Wichtig: Innerhalb der einzelnen Klassen könnten verschiedene Einspielungen durchaus auch eher nebeneinander als untereinander stehen. Manchmal sind sie auch einfach völlig ebenbürtig. Eine einfache Liste gibt das jedoch nicht her, lässt leider nur ein über- bzw. untereinander zu. Generell erscheinen die zuerst genannten aber etwas niveauvoller oder stimmiger als die danach Genannten. Die Bewertung ist stets eine Summe aus vielen einzelnen Kriterien.

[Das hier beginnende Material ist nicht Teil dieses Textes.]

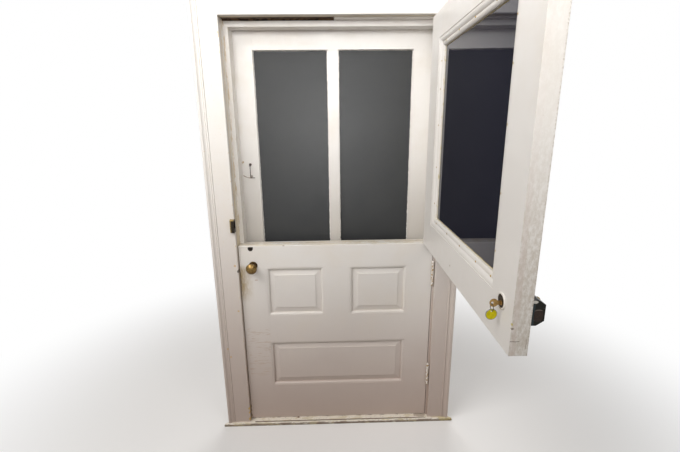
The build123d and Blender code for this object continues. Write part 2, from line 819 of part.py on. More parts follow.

Inspiration, Brillanz, partnerschaftliches Miteinander oder Kontrastreichtum, ist die Aufnahme partiturgenau und werkdienlich, dann Perfektion, Rhythmusgefühl, Impetus, Versenkung aber auch die Qualität der Aufnahmequalität und dabei besonders Transparenz des Stimmengeflechts, Farbigkeit, Wärme, Dynamik, räumliche Staffelung etc. pp.
Je mehr Künstler mitwirken, desto mehr Mittelwerte müssen im Geiste gebildet werden. Ist ein Geiger oder Pianist herausragend wird aber nur von einem durchschnittlichen Orchester begleitet, wird er nicht vor einem Solisten gelistet werden können, der die gleiche Qualität mit einbringt aber das Glück hat, von einem hochgradig motivierten Perfektionsensemble begleitet zu werden. Auch die Aufnahmequalität muss bei einem Tonträger mit in die Bewertung mit einfließen, dient sie doch als Übermittler der Werksubstanz bis zur künstlerischen Leistung. Sie kann sie vortrefflich befördern aber auch verunklaren oder schlimmstenfalls fast „mundtot“ machen.